**Problem to work on:** Starting at the line that contains "Keep writing the", copy every line down to the line that contains "SIDE_ROWS = 15", inclusive, exactly as it stands. Omit all other lines.
** START OF Information provided **
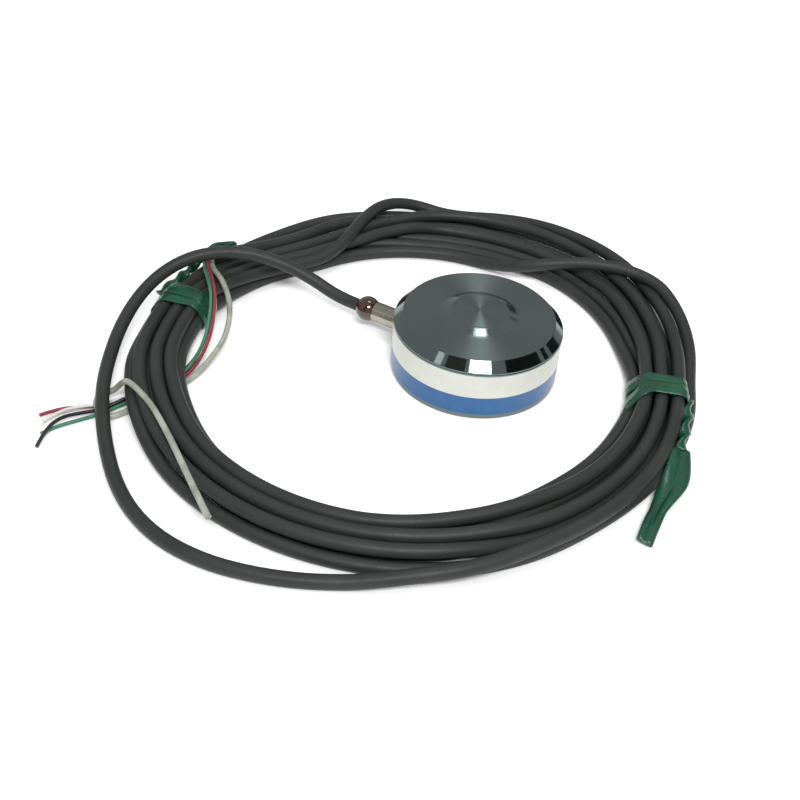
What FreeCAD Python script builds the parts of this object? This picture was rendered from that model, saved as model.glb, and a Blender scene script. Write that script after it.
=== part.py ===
import FreeCAD, Part

import math
import os

import Sketcher
from FreeCAD import Placement, Rotation, Vector

# Compression load cell: a low steel cell with a load button on top, a steel
# gland tube and resin seal at its side, and three metres of thin signal cable
# that lies coiled around it, held by two twisted ties.
# Millimetres. The origin is the centre of the cell's flat base, Z is up, and
# the front of the object faces -Y.

doc = FreeCAD.newDocument("compression_load_cell")

# Driving dimensions, in millimetres and degrees
SIZES = {
    # Turned steel cell
    "bevel_width": 2.0,
    "bevel_height": 2.05,
    "edge_round": 0.2,
    "button_foot_radius": 8.9,
    "button_radius": 6.6,
    "button_height": 1.3,
    "button_crown": 0.35,
    "button_blend": 2.6,
    "diaphragm_thickness": 3.2,
    "cavity_round": 1.0,
    "hub_radius": 6.4,
    "hub_spigot_radius": 5.0,
    "hub_clearance": 1.0,
    "rim_height": 1.1,
    "label_height": 10.3,
    "label_thickness": 0.12,
    "label_gap": 9.0,
    "line_gap": 0.35,
    "line_width": 0.22,
    "line_depth": 0.12,
    "line_land": 0.28,
    # Cover under the cavity
    "cover_seat_width": 1.6,
    "base_ring_width": 3.4,
    "cover_thickness": 1.0,
    "cover_recess": 0.2,
    "cover_clearance": 0.05,
    "cover_chamfer": 0.4,
    # Measuring bridge inside
    "gauge_length": 4.4,
    "gauge_width": 3.0,
    "gauge_film": 0.08,
    "gauge_foil": 0.05,
    "gauge_hub_gap": 1.3,
    "gauge_wall_gap": 1.9,
    "grid_length": 2.2,
    "grid_line": 0.14,
    "grid_pitch": 0.28,
    "tab_size": 0.8,
    "tab_spacing": 1.7,
    "board_thickness": 0.8,
    "board_rise": 1.8,
    "board_clearance": 0.1,
    "board_wall_gap": 2.0,
    "lead_wire": 0.3,
    "wire_hole": 0.5,
    "solder_radius": 0.45,
    "resistor_length": 2.0,
    "resistor_width": 1.25,
    "resistor_height": 0.55,
    "resistor_angle": 24.0,
    # Gland tube, resin seal and cable
    "gland_angle": 152.8,
    "gland_height": 4.5,
    "gland_radius": 2.4,
    "gland_bore": 1.6,
    "gland_reach": 7.6,
    "gland_chamfer": 0.2,
    "anchor_length": 1.2,
    "anchor_radius": 2.5,
    "anchor_wall_gap": 0.4,
    "bead_radius": 3.0,
    "bead_offset": 1.9,
    "cable_diameter": 3.0,
    "lead_straight": 5.4,
    "core_diameter": 0.8,
    "core_offset": 0.5,
    "core_pad_radius": 8.2,
    "core_pad_pitch": 1.7,
    "sleeve_diameter": 1.3,
    # Coil of cable, as the outer shape of its turns
    "coil_centre_x": -14.0,
    "coil_centre_y": -4.0,
    "coil_height": 7.0,
    "coil_top_round": 2.6,
    "coil_foot_round": 1.3,
    "jacket_end_length": 5.0,
    "passage_width": 8.6,
    "passage_height": 2.4,
    "lead_notch_width": 3.6,
    "lead_notch_height": 3.4,
    # Ties
    "tie_width": 4.6,
    "tie_thickness": 0.7,
    "tie_clearance": 0.15,
    "tie_bundle_width": 10.6,
    "tie_bundle_height": 5.9,
    "tie_bundle_round": 2.4,
    "tie_twist_radius": 1.3,
    "tie_tail_width": 4.2,
    "tie_tail_thickness": 1.0,
}
# Sizes that the sheet works out. From the hub outwards, gauges, cavity, cover
# and cell each lie round the one before. From the base up, rim, label, line,
# land and bevel make the cell's height. The board lies above the cable's cores.
WORKED_OUT = {
    "gauge_inner_radius": "hub_radius + gauge_hub_gap",
    "cavity_radius": "gauge_inner_radius + gauge_length + gauge_wall_gap",
    "cover_radius": "cavity_radius + cover_seat_width",
    "cell_radius": "cover_radius + base_ring_width",
    "gland_inner_end": "cavity_radius - anchor_wall_gap",
    "board_height": "gland_height + board_rise",
    "line_height": "rim_height + label_height + line_gap",
    "cell_height": "line_height + line_width + line_land + bevel_height",
}
CELLS = {**SIZES, **{alias: "=" + words for alias, words in WORKED_OUT.items()}}

sheet = doc.addObject("Spreadsheet::Sheet", "Sizes")
for row, (alias, value) in enumerate(CELLS.items(), 1):
    sheet.set(f"A{row}", alias)
    sheet.set(f"B{row}", str(value))
    sheet.setAlias(f"B{row}", alias)
doc.recompute()


def size(alias):
    """A driving dimension as it stands in the sheet."""
    return float(sheet.get(alias))


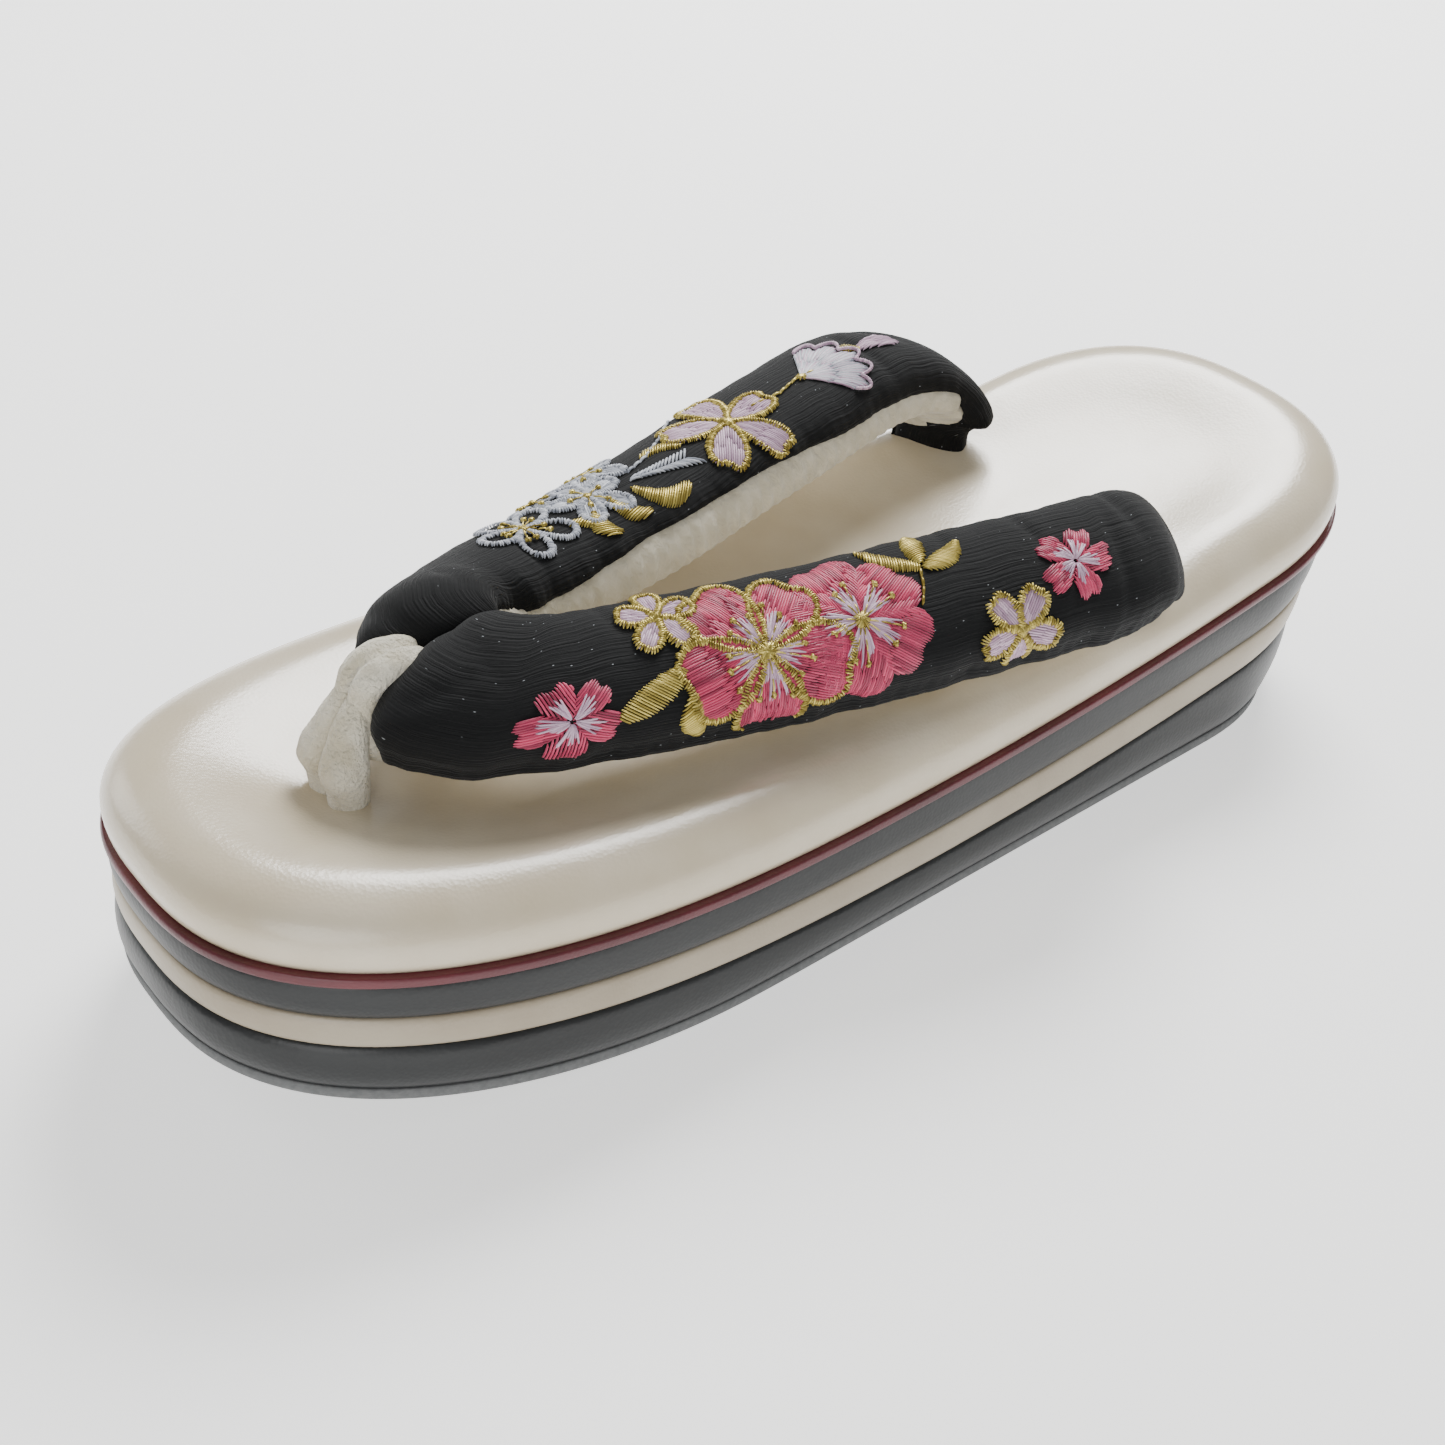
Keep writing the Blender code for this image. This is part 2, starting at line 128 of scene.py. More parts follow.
# Sole: four wrapped sheets and a rubber outsole
# The real sole is a stack of foam sheets, each wrapped in glossy leatherette and glued to the
# next, over a thin rubber outsole; every edge is pressed round, with a dark line between two.
LENGTH = 0.2400
BALL_WIDTH = 0.0876
BALL_PLACE = 0.0720
HEEL_WIDTH = 0.0748
TOE_CAP = 0.104
TOE_POWER = 2.67
HEEL_CAP = 0.037
HEEL_POWER = 2.5
LINE_TOE = 0.0343
LINE_WAIST = 0.0256
LINE_HEEL = 0.0392
TOE_SPRING = 0.0110
SPRING_START = 0.084
SPRING_POWER = 1.6
HEEL_RAKE = 0.0105
TOE_RAKE = -0.0012
WELT_THICK = 0.0018
UPPER_THICK = (0.0064, 0.0106)
MIDDLE_THICK = (0.0052, 0.0072)
OUTSOLE_THICK = 0.0020
OUTLINE_STEPS = 120
SIDE_ROWS = 15
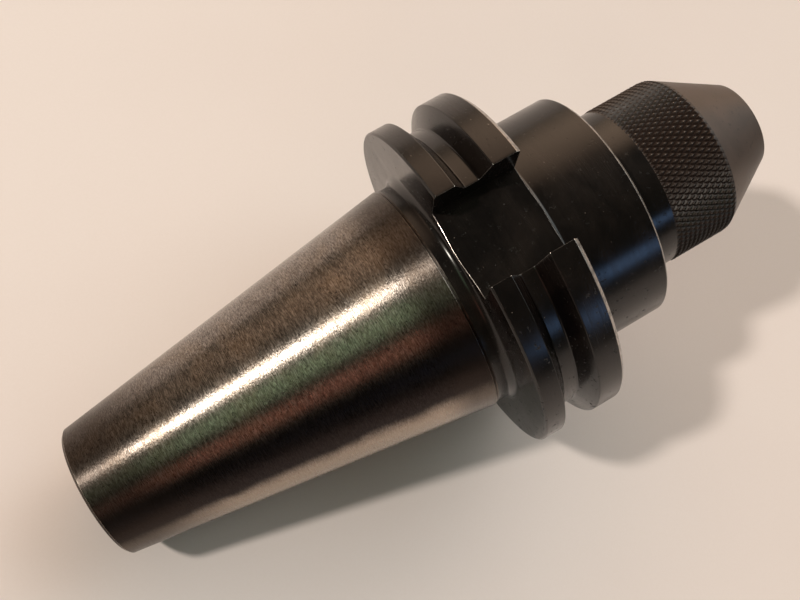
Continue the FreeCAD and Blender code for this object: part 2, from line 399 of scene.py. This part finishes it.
def head_skin():
    """Everything ahead of the gage plane: relief, flange, collar, neck, knurled band, cone and bore."""
    skin = Skin()
    flange = outline([
        (0, RELIEF_RADIUS, 0, 0, NEW),
        (FLANGE_BACK, RELIEF_RADIUS, BACK_FILLET, 12, NEW),
        (FLANGE_BACK, RIM - BACK_CHAMFER, CHAMFER_EDGE, 2, RUBBED),
        (FLANGE_BACK + BACK_CHAMFER, RIM, CHAMFER_EDGE, 2, RUBBED),
        (GROOVE_BACK, RIM, GROOVE_EDGE, 3, RUBBED),
        (GROOVE_BACK + GROOVE_RUN, GROOVE_RADIUS, GROOVE_FILLET, 5, NEW),
        (GROOVE_FRONT - GROOVE_RUN, GROOVE_RADIUS, GROOVE_FILLET, 5, NEW),
        (GROOVE_FRONT, RIM, GROOVE_EDGE, 3, FAINT),
        (FLANGE_FRONT - RIM_CHAMFER, RIM, CHAMFER_EDGE, 2, (0, 0.9, 0.72)),
        (FLANGE_FRONT, RIM - RIM_CHAMFER, CHAMFER_EDGE, 2, (0.72, 0.9, 0)),
        (FLANGE_FRONT, COLLAR_RADIUS, FRONT_FILLET, 8, NEW),
        (COLLAR_FRONT - COLLAR_CHAMFER, COLLAR_RADIUS, END_EDGE, 2, (0, 0.66, 0.66)),
        (COLLAR_FRONT, COLLAR_RADIUS - COLLAR_CHAMFER, END_EDGE, 2, (0.66, 0.66, 0)),
        (COLLAR_FRONT, NECK_RADIUS, NECK_FILLET, 8, NEW),
        (KNURL_START, NECK_RADIUS, 0, 0, NEW),
    ])
    radii = []
    for floor in (DEEP_FLOOR, SHALLOW_FLOOR):
        low = floor - LIP
        radii += [math.hypot(low, (SLOT_HALF + LIP) * k / SLOT_RINGS) for k in range(SLOT_RINGS + 1)]
    back, neck = flange_rings(skin, with_rings_at(flange, radii))
    knurl_end, z = knurled_band(skin, neck)
    cone = outline([
        (z + 0.4, NOSE_RADIUS + (NOSE_END - z - 0.4) * CONE_SLOPE, 0, 0, NEW),
        (NOSE_END - 6, NOSE_RADIUS + 6 * CONE_SLOPE, 0, 0, NEW),
        (NOSE_END, NOSE_RADIUS, END_EDGE, 2, RUBBED),
        (NOSE_END, BORE + 0.8, 0, 0, NEW),
    ])
    first, nose = turned_rows(skin, cone, 2 * HALF, CONE)
    skin.thin_out(knurl_end, first, CONE)
    bore = outline([
        (NOSE_END, BORE + BORE_CHAMFER, 0, 0, RUBBED),
        (NOSE_END - BORE_CHAMFER, BORE, 0, 0, FAINT),
        (NOSE_END - 8, BORE, 0, 0, NEW),
        (BORE_END, BORE, 0, 0, NEW),
        (BORE_END - (BORE - THROUGH) / DRILL_POINT, THROUGH, 0, 0, NEW),
        (0, THROUGH, 0, 0, NEW),
    ])
    mouth, joint = turned_rows(skin, bore, INNER, BORED)
    skin.thin_out(nose, mouth, CONE)
    skin.thin_out(back, joint, BLACK)
    return skin


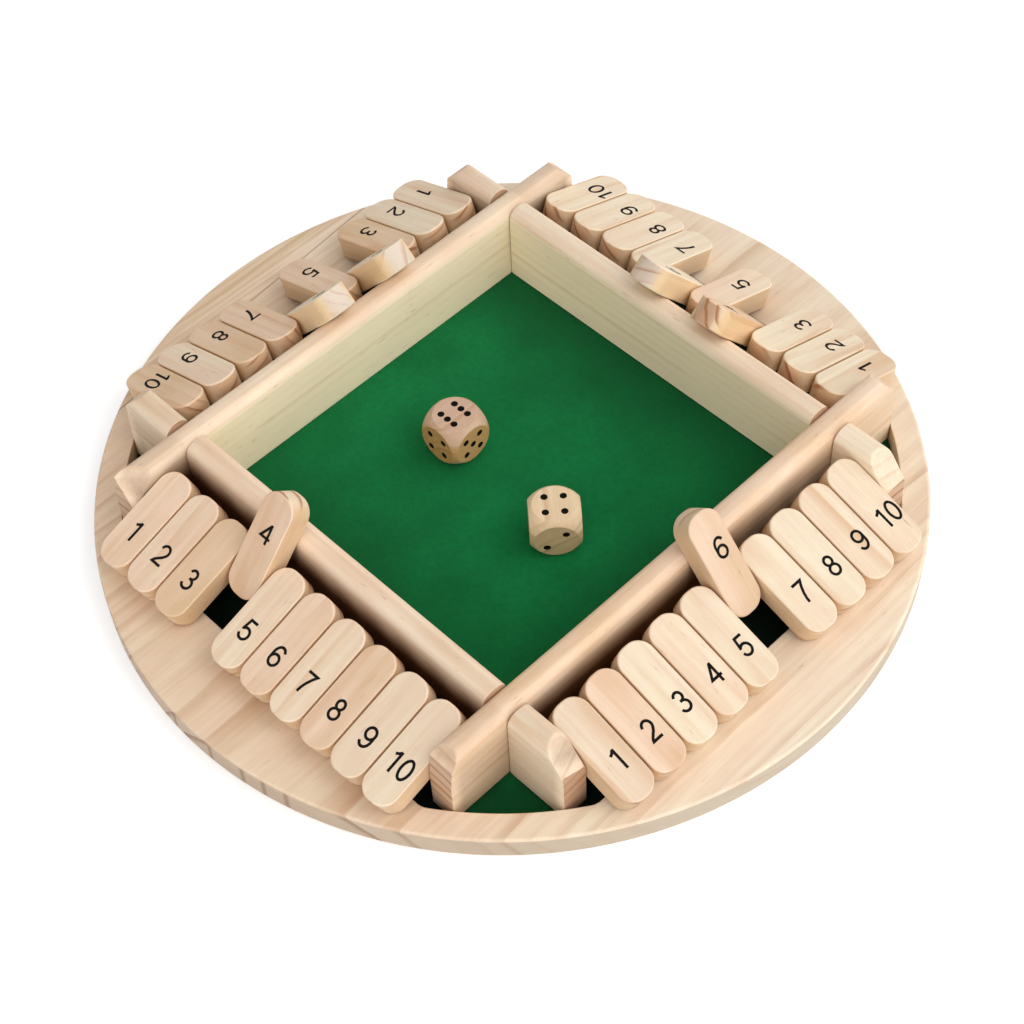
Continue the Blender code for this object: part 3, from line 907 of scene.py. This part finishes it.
def make_rails():
    """Two long rails, two cross rails between them and four stubs outside them."""
    for name, side, tone, heart, facets in (
            ("left", -1, (1.0, 0.5, 0.8), (5 * MM, -46 * MM), 1.0),
            ("right", 1, (1.0, 1.25, 1.3), (-6 * MM, -48 * MM), 0.7)):
        rail = rail_blank(f"long_rail_{name}_pine", -RAIL_END, RAIL_END)
        sand_end(rail, 1)
        sand_end(rail, -1, LEFT_RAIL_FACET if name == "left" else PLAIN_FACET)
        for end in (-1, 1):
            drill_socket(rail, end * ROD_DISTANCE, -side)
        place = Matrix.Translation((side * RAIL_CENTRE, 0.0, 0.0))
        finish_rail(rail, place, tone, heart, LONG_RAILS_SEED + side, "long_rail_" + name,
                    facets=facets)
    turned = Matrix.Rotation(-math.pi / 2, 4, "Z")
    stub_start = LONG_RAIL_HIGH.x + SEAT_GAP
    for name, side, tone, heart in (
            ("front", -1, (0.99, 0.75, 0.9), (7 * MM, -45 * MM)),
            ("back", 1, (1.0, 0.6, 0.9), (-6 * MM, -50 * MM))):
        rail = rail_blank(f"cross_rail_{name}_pine", -CROSS_RAIL_HIGH.x, CROSS_RAIL_HIGH.x)
        place = Matrix.Translation((0.0, side * RAIL_CENTRE, 0.0)) @ turned
        finish_rail(rail, place, tone, heart, CROSS_RAILS_SEED + side, "cross_rail_" + name)
        for end_name, end in (("left", -1), ("right", 1)):
            stub_name = f"stub_rail_{name}_{end_name}"
            start, finish = sorted((end * stub_start, end * RAIL_END))
            stub = rail_blank(stub_name + "_pine", start, finish)
            tone, ends, facets, facet = STUB_WOODS[f"{name}_{end_name}"]
            sand_end(stub, end, facet)
            drill_socket(stub, end * ROD_DISTANCE, side)
            seed = STUBS_SEED + 2 * side + end
            heart = (side * end * STUB_HEART[0], STUB_HEART[1])
            finish_rail(stub, place, tone, heart, seed, stub_name, ends, facets)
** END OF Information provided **
**Solution for this problem:**
Keep writing the Blender code for this image. This is part 2, starting at line 128 of scene.py. More parts follow.
# Sole: four wrapped sheets and a rubber outsole
# The real sole is a stack of foam sheets, each wrapped in glossy leatherette and glued to the
# next, over a thin rubber outsole; every edge is pressed round, with a dark line between two.
LENGTH = 0.2400
BALL_WIDTH = 0.0876
BALL_PLACE = 0.0720
HEEL_WIDTH = 0.0748
TOE_CAP = 0.104
TOE_POWER = 2.67
HEEL_CAP = 0.037
HEEL_POWER = 2.5
LINE_TOE = 0.0343
LINE_WAIST = 0.0256
LINE_HEEL = 0.0392
TOE_SPRING = 0.0110
SPRING_START = 0.084
SPRING_POWER = 1.6
HEEL_RAKE = 0.0105
TOE_RAKE = -0.0012
WELT_THICK = 0.0018
UPPER_THICK = (0.0064, 0.0106)
MIDDLE_THICK = (0.0052, 0.0072)
OUTSOLE_THICK = 0.0020
OUTLINE_STEPS = 120
SIDE_ROWS = 15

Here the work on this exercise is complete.